On Thu, Jul 4, 2013 at 10:52 PM, Alex Lyakas
<alex.btrfs@zadarastorage.com> wrote:
> Hi David,
>
> On Thu, Jul 4, 2013 at 8:03 PM, David Sterba <dsterba@suse.cz> wrote:
>> On Thu, Jul 04, 2013 at 06:29:23PM +0300, Alex Lyakas wrote:
>>> > @@ -7363,6 +7365,12 @@ int btrfs_drop_snapshot(struct btrfs_root *root,
>>> >         wc->reada_count = BTRFS_NODEPTRS_PER_BLOCK(root);
>>> >
>>> >         while (1) {
>>> > +               if (!for_reloc && btrfs_fs_closing(root->fs_info)) {
>>> > +                       pr_debug("btrfs: drop snapshot early exit\n");
>>> > +                       err = -EAGAIN;
>>> > +                       goto out_end_trans;
>>> > +               }
>>> Here you exit the loop, but the "drop_progress" in the root item is
>>> incorrect. When the system is remounted, and snapshot deletion
>>> resumes, it seems that it tries to resume from the EXTENT_ITEM that
>>> does not exist anymore, and [1] shows that btrfs_lookup_extent_info()
>>> simply does not find the needed extent.
>>> So then I hit panic in walk_down_tree():
>>> BUG: wc->refs[level - 1] == 0
>>>
>>> I fixed it like follows:
>>> There is a place where btrfs_drop_snapshot() checks if it needs to
>>> detach from transaction and re-attach.
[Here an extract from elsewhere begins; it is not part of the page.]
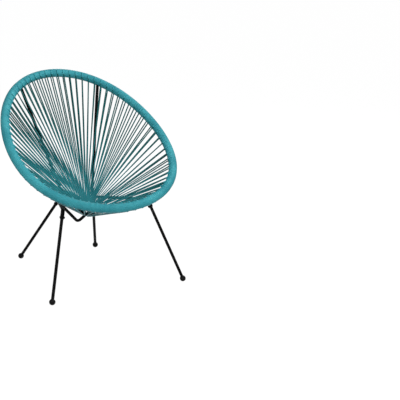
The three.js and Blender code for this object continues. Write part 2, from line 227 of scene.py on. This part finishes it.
def grain_group():
    group = bpy.data.node_groups.new("grain", "ShaderNodeTree")
    number, vector = "NodeSocketFloat", "NodeSocketVector"
    group_sockets(group, "INPUT", {"Scale": number, "Height": number})
    group_sockets(group, "OUTPUT", {"Value": number, "Broad": number, "Normal": vector})
    given = group.nodes.new("NodeGroupInput")
    out = group.nodes.new("NodeGroupOutput")
    place = group.nodes.new("ShaderNodeTexCoord")
    fine = group.nodes.new("ShaderNodeTexNoise")
    fine.inputs["Detail"].default_value = GRAIN_DETAIL
    fine.inputs["Distortion"].default_value = GRAIN_WARP
    broad = group.nodes.new("ShaderNodeTexNoise")
    broad.inputs["Scale"].default_value = BROAD_SCALE
    broad.inputs["Detail"].default_value = BROAD_DETAIL
    bump = group.nodes.new("ShaderNodeBump")
    bump.inputs["Distance"].default_value = BUMP_HEIGHT
    link = group.links.new
    link(place.outputs["Object"], fine.inputs["Vector"])
    link(place.outputs["Object"], broad.inputs["Vector"])
    link(given.outputs["Scale"], fine.inputs["Scale"])
    link(given.outputs["Height"], bump.inputs["Strength"])
    link(fine.outputs["Fac"], bump.inputs["Height"])
    link(fine.outputs["Fac"], out.inputs["Value"])
    link(broad.outputs["Fac"], out.inputs["Broad"])
    link(bump.outputs["Normal"], out.inputs["Normal"])
    return group


GRAIN = grain_group()
print("node group", GRAIN.name)

# %% [markdown]
# The chair's materials differ in numbers only, so one function builds them all. The colour wanders
# between a dark and a light value with the broad grain, and the roughness between two values with
# the fine one, because no real surface is one flat colour. Painting image textures would give more
# control, but they would have to be made and mapped for every piece.

# %% How a finish is built
RAMP_START = 0.35
RAMP_END = 0.65


def finish(name, dark, light, rough, grain_scale, grain_height, specular, metallic=0):
    material = bpy.data.materials.new(name)
    material.use_nodes = True
    tree = material.node_tree
    shader = tree.nodes["Principled BSDF"]
    shader.inputs["Metallic"].default_value = metallic
    shader.inputs["Specular IOR Level"].default_value = specular
    grain = tree.nodes.new("ShaderNodeGroup")
    grain.node_tree = GRAIN
    grain.inputs["Scale"].default_value = grain_scale
    grain.inputs["Height"].default_value = grain_height
    ramp = tree.nodes.new("ShaderNodeValToRGB")
    for stop, at, colour in zip(ramp.color_ramp.elements, (RAMP_START, RAMP_END), (dark, light)):
        stop.position = at
        stop.color = (*colour, 1)
    span = tree.nodes.new("ShaderNodeMapRange")
    span.inputs["To Min"].default_value, span.inputs["To Max"].default_value = rough
    link = tree.links.new
    link(grain.outputs["Broad"], ramp.inputs["Fac"])
    link(grain.outputs["Value"], span.inputs["Value"])
    link(ramp.outputs["Color"], shader.inputs["Base Color"])
    link(span.outputs["Result"], shader.inputs["Roughness"])
    link(grain.outputs["Normal"], shader.inputs["Normal"])
    print("finish", name)
    return material


print("a colour ramp runs from", RAMP_START, "to", RAMP_END)

# %% [markdown]
# The chair has four of them: teal PVC cord, black powder coat on the tubes, blackened bolts, and
# rubber feet. All are lightly glossy, but their highlights are held low, because the picture shows
# the cord in one even teal and the tubes and feet in a deep black. Only the bolts are metal.

# %% The four finishes
CORD_PVC = finish(
    "cord_pvc",
    dark=(0.024, 0.21, 0.25),
    light=(0.043, 0.285, 0.325),
    rough=(0.4, 0.55),
    grain_scale=500,
    grain_height=0.05,
    specular=0.15,
)
POWDER_COAT = finish(
    "powder_coat",
    dark=(0.0012, 0.0012, 0.0013),
    light=(0.0022, 0.0022, 0.0024),
    rough=(0.2, 0.35),
    grain_scale=1500,
    grain_height=0.1,
    specular=0.04,
)
BLACK_ZINC = finish(
    "black_zinc",
    dark=(0.006, 0.006, 0.007),
    light=(0.014, 0.014, 0.015),
    rough=(0.3, 0.45),
    grain_scale=900,
    grain_height=0.08,
    specular=0.2,
    metallic=0.7,
)
FOOT_RUBBER = finish(
    "foot_rubber",
    dark=(0.0015, 0.0015, 0.0016),
    light=(0.0026, 0.0026, 0.0028),
    rough=(0.3, 0.45),
    grain_scale=800,
    grain_height=0.1,
    specular=0.07,
)

# %% [markdown]
# The tubes, sockets, bolts, nuts and feet keep their CAD shapes, because they are hard parts that
# are right already. Modelling them again would only risk moving them. Each gets its finish by the
# last word of its name, and everything else is powder coated.

# %% Finishes on the frame
FINISH_BY_ENDING = {"_bolt": BLACK_ZINC, "_nut": BLACK_ZINC, "_foot": FOOT_RUBBER}


def frame_finish(name):
    for ending, material in FINISH_BY_ENDING.items():
        if name.endswith(ending):
            return material
    return POWDER_COAT


frame_names = [name for name in nodes if not name.startswith("seat_cords")]
for name in frame_names:
    nodes[name].data.materials.clear()
    nodes[name].data.materials.append(frame_finish(name))
print("finished", len(frame_names), "pieces of the frame")

# %% [markdown]
# The hoop is a steel tube bent to an egg, in a plane that leans back. The cords need its line and
# not its surface, so the line is a formula: an ellipse, made wider at the front and a little squarer
# at its shoulders. Reading points off the CAD mesh would tie the cords to its facets. The turn
# starts at the top of the back and goes round by the right. These are the CAD source's own sizes.

# %% The hoop's line
HOOP_HALF_WIDTH = 348.7 * MM
HOOP_HALF_LENGTH = 382.6 * MM
HOOP_CENTRE = Vector((0, 0, 570.1 * MM))
HOOP_LEAN = math.radians(35)
EGG_SHARE = -0.108
SHOULDER_SHARE = 0.036
SIDE_AXIS = Vector((1, 0, 0))
SLOPE_AXIS = Vector((0, math.cos(HOOP_LEAN), math.sin(HOOP_LEAN)))
SQUARE_AXIS = Vector((0, -math.sin(HOOP_LEAN), math.cos(HOOP_LEAN)))
TANGENT_STEP = 0.001


def hoop_point(turn):
    egg = 1 + EGG_SHARE * math.cos(turn) + SHOULDER_SHARE * math.cos(2 * turn)
    across = HOOP_HALF_WIDTH * math.sin(turn) * egg
    return HOOP_CENTRE + across * SIDE_AXIS + HOOP_HALF_LENGTH * math.cos(turn) * SLOPE_AXIS


def hoop_tangent(turn):
    return (hoop_point(turn + TANGENT_STEP) - hoop_point(turn - TANGENT_STEP)).normalized()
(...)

So I moved the exit point there
>>> and the code is like this:
>>>
>>>               if (btrfs_should_end_transaction(trans, tree_root) ||
>>>                       (!for_reloc && btrfs_need_cleaner_sleep(root))) {
>>>                       ret = btrfs_update_root(trans, tree_root,
>>>                                               &root->root_key,
>>>                                               root_item);
>>>                       if (ret) {
>>>                               btrfs_abort_transaction(trans, tree_root, ret);
>>>                               err = ret;
>>>                               goto out_end_trans;
>>>                       }
>>>
>>>                       btrfs_end_transaction_throttle(trans, tree_root);
>>>                       if (!for_reloc && btrfs_need_cleaner_sleep(root)) {
>>>                               err = -EAGAIN;
>>>                               goto out_free;
>>>                       }
>>>                       trans = btrfs_start_transaction(tree_root, 0);
>>> ...
>>>
>>> With this fix, I do not hit the panic, and snapshot deletion proceeds
>>> and completes alright after mount.
>>>
>>> Do you agree to my analysis or I am missing something? It seems that
>>> Josef's btrfs-next still has this issue (as does Chris's for-linus).
>>
>> Sound analysis and I agree with the fix. The clean-by-one patch has been
>> merged into 3.10 so we need a stable fix for that.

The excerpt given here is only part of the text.